Утром на набережной я читал местные газеты: «…в 8.35 вышел на заднее крыльцо главного корпуса в сопровождении медсестры… преступники, укрывавшиеся в микроавтобусе, стоявшем неподалеку… свидетелей не было… выстрелы услышали в здании., видели уезжающий “рафик”… умер на месте… в нескольких метрах от крыльца изрешеченная пулями машина с двумя убитыми мужчинами, третий, тоже убитый на месте, лежал между машиной и крыльцом. Личности устанавливаются».

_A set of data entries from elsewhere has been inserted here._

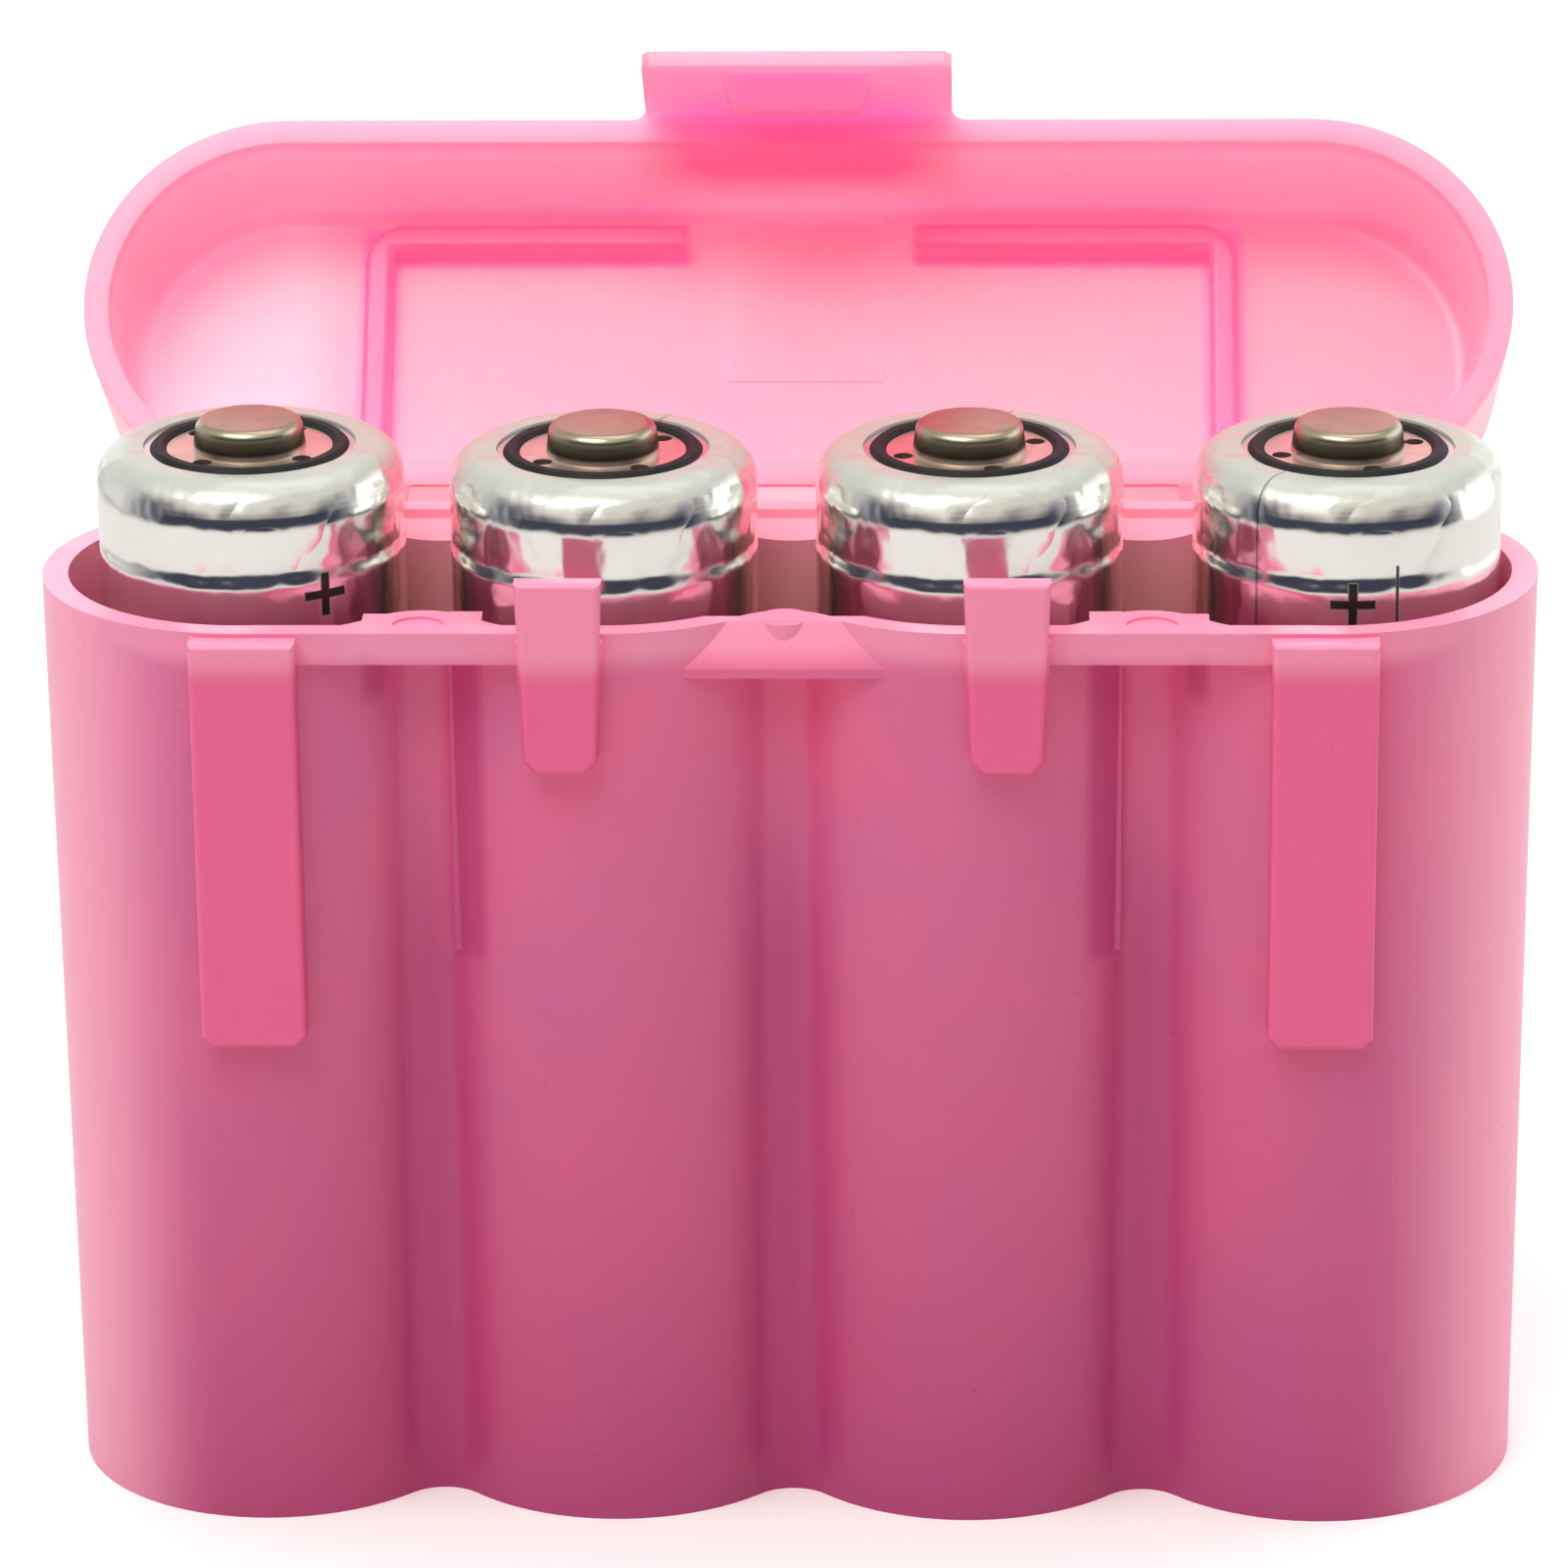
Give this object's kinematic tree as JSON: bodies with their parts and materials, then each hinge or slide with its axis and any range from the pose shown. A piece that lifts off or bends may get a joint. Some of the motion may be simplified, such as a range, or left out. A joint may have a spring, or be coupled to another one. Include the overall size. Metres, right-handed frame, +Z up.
{
  "type": "battery storage case",
  "caption": "Flip-top storage case for AA cells, one translucent pink plastic moulding with a living hinge and snap latch, shown open with its cells inside.",
  "frame": {"origin": "middle of the underside of the case", "axes": "+Z up through the open top, -Y towards the latch, +X along the row of cells to the right seen from the latch side"},
  "size_m": [0.0696, 0.0413, 0.0638],
  "materials": {
    "pink_plastic": "translucent pink polypropylene, smooth semi-gloss",
    "foil_sleeve": "glossy metallised film sleeve, shrunk on",
    "steel_can": "bright nickel-plated steel",
    "nickel_cap": "satin nickel-plated pressing",
    "black_seal": "matt black nylon seal"
  },
  "bodies": {
    "case": {"case_body": "pink_plastic", "living_hinge": "pink_plastic", "cell_1_can": "steel_can", "cell_1_seal": "black_seal", "cell_1_cap": "nickel_cap", "cell_1_sleeve": "foil_sleeve", "cell_2_can": "steel_can", "cell_2_seal": "black_seal", "cell_2_cap": "nickel_cap", "cell_2_sleeve": "foil_sleeve", "cell_3_can": "steel_can", "cell_3_seal": "black_seal", "cell_3_cap": "nickel_cap", "cell_3_sleeve": "foil_sleeve", "cell_4_can": "steel_can", "cell_4_seal": "black_seal", "cell_4_cap": "nickel_cap", "cell_4_sleeve": "foil_sleeve"},
    "lid": {"lid": "pink_plastic"}
  },
  "joints": [
    {"name": "lid_hinge", "type": "hinge", "parent": "case", "child": "lid", "pos_m": [0, 0.01065, 0.0443], "axis": [1, 0, 0], "range_deg": [-49.2, 130.8], "stiffness_Nm_per_rad": 0.01, "deforming": ["living_hinge"]}
  ]
}
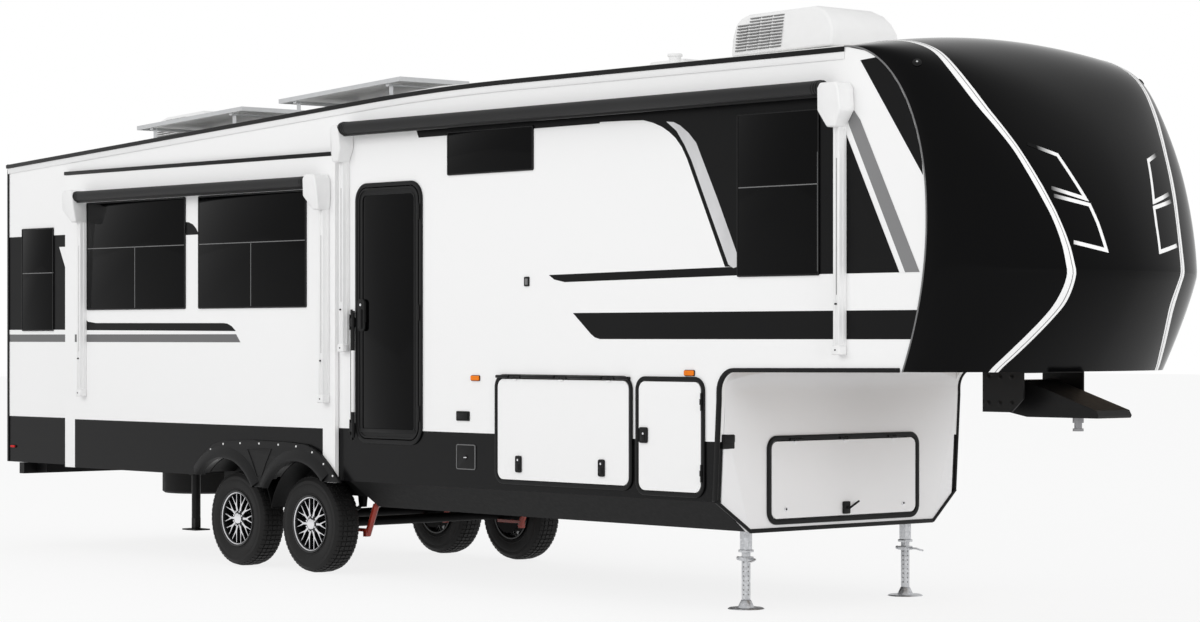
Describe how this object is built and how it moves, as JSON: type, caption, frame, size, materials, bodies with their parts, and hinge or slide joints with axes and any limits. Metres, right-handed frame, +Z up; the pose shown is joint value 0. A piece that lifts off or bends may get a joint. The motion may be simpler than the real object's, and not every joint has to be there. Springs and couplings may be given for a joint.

Во второй газете дополнение: в инциденте погиб бывший предисполкома N и двое неизвестных мужчин.
Легкий ветерок остужает кожу. Я щурюсь на солнце, но не отворачиваюсь – истаивающая в солнечном блеске, из воды идет ранняя купальщица. С неожиданной остротой я чувствую, как плавит солнце кожу на лбу, как влажный ветер обтекает лицо. Я отчетливо вижу морщинистый красный затылок рыбака на пирсе и одновременно – пальцы женщины, оттягивающие тонкую ткань блузки от тела, это брызнула газированная минералка из пластиковой бутылки, когда женщина отворачивала пробку, я ощущаю сейчас намокшую ткань, холодящую ее живот, собственной кожей; женщина сушит блузку – и на все это я смотрю оттуда, из глухого санаторского дворика с сиреневым квадратом асфальта и прохладными утренними тенями, с неестественно яркими кровавыми пятнами, расплывающимися по крахмальной белизне халатов; из тишины, наступившей после выстрелов. Плохо различим на этой картинке только Босс, скрючившийся на асфальтовой дорожке. Тишина кажется такой оглушительной еще потому, что сюда уже бегут люди, через несколько секунд захлопают двери, тишина порушится вскриками, охами, воем; безмятежное пространство дворика затоскует ужасом…
Оказывается, все эти дни я знал, что ничего не кончилось.